Cornelia I. Toelgyes
7 agosto 2021
Il governo di Khartoum ha approvato l’adesione allo Statuto di Roma, del 1998, che ha istituito la Corte Penale Internazionale (CPI). È un passo importante per la normalizzazione dei rapporti con le istituzioni internazionali e la salvaguardia della pace interna.
La decisione per essere operativa sarà sottoposta ad una riunione congiunta tra l’esecutivo ed il Consiglio sovrano (TMC), composto da 11 membri, il cui presidente è Abdelfattah El Burhan, de facto capo dello Stato. Mentre il suo vice è Mohamed Hamdan Daglo, meglio conosciuto come Hemetti. E’ anche a capo delle forze paramilitari di Rapid Support Forces (ex janjaweed).
L’adesione permetterà alla CPI di processare l’ex dittatore Omar al-Bashir ed i suoi più stretti collaboratori per i crimini compiuti durante la guerra nella regione occidentale del Darfur. Il vecchio tiranno era salito al potere con un colpo di Stato del 1989, quando, come colonnello dell’esercito sudanese, aveva guidato un gruppo di ufficiali in un incruento golpe che aveva rovesciato il governo civile del primo ministro Sadiq al-Mahdi.
Nell’aprile 2019 al Bashir a sua volta è stato destituito dopo le proteste che avevano infiammato le strade e le piazze di tutto il Paese dal precedente 18 dicembre 2018, scoppiate all’annuncio dell’aumento di tre volte del prezzo del pane.
Dall’estate del 2019 Abdallah Hamdok è il premier ministro nominato sulla base dell’accordo politico siglato tra i militari e i civili (Alleanza Freedom and Change), che dopo la deliberazione del 3 agosto scorso, durante la riunione del consiglio dei ministri, ha spiegato: “Vogliamo che sia resa giustizia alle vittime dei crimini commessi sotto il regime Omar al Bashir”.
Nel giugno 2019 Abiy Ahmed, primo ministro etiopico, è stato uno dei mediatori durante la crisi in Sudan. Oggi il Premio Nobel per la Pace 2019 rifiuta la mediazione di Khartoum per risolvere il grave conflitto nel Tigray.

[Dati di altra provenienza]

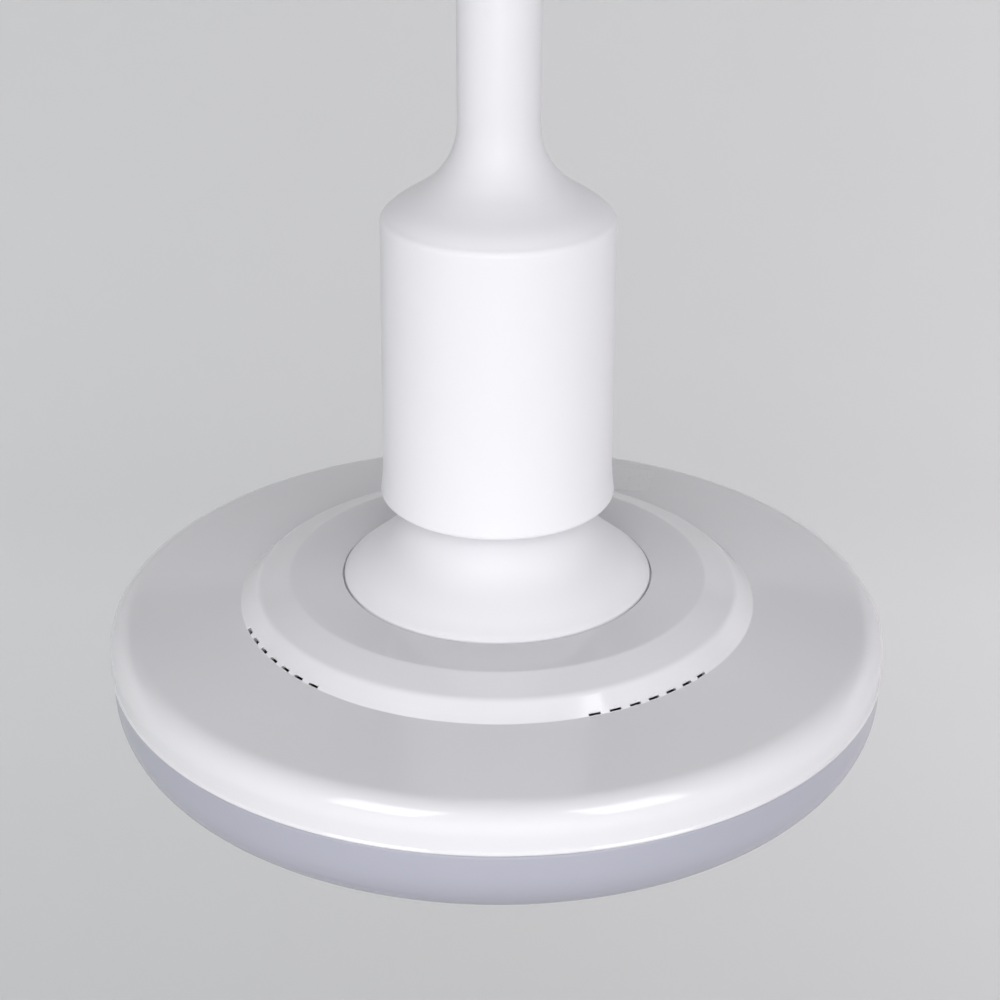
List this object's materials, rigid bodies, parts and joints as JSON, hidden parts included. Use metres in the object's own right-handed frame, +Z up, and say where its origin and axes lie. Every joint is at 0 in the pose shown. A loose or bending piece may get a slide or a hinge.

Nel marzo 2009 la CPI aveva spiccato un mandato d’arresto nei confronti del vecchio despota per crimini contro l’umanità (compresi gli stupri di massa) e genocidio proprio per le violenze commesse in Darfur. Malgrado ciò, mentre era al potere, è riuscito a spostarsi dal Paese senza che nessuno lo consegnasse alla giustizia. Questo perchè il CPI non ha una forza di polizia propria, ma delega gli Stati membri il compito di fermare le persone sospette o colpite da un mandato di cattura.
Durante il sanguinoso conflitto n Darfur sono state uccise oltre 300.000 persone, altre 2.5 milioni hanno lasciato le loro case, per non parlare delle violenze che hanno dovuto subire le donne di quella regione, in particolare dai sanguinari janjaweed, diavoli a cavallo” (come li chiamava la popolazione): bruciavano i villaggi, stupravano le donne, uccidevano gli uomini e rapivano i bambini per renderli schiavi.
Già nel dicembre del 2019 il procuratore generale del Sudan, Tagelsir el-Heber, aveva aperto un’inchiesta sui crimini commessi nel Darfur da una cinquantina di vecchi dirigenti del regime.
E due giorni fa il tribunale di El Obeid, capoluogo del Nord-Kordofan, presieduto da Ahmed Hassan El Rahamae, ha condannato sei membri RSF alla pena capitale, per aver ucciso sei persone, compresi alcuni studenti di una scuola secondaria, durante una manifestazione svoltasi il 29 luglio di due anni fa nella città.
Lo scorso luglio è stata emessa una seconda sentenza di morte nei confronti di un membro di RSF, per aver ammazzato un manifestatante in un’altra protesta. Hemetti, capo di RSF, ha fatto sapere che le sue truppe hanno appena completato il secondo corso di addestramento tenuto da esperti dell’Alto Commissariato per i Diritti Umani (OHCHR).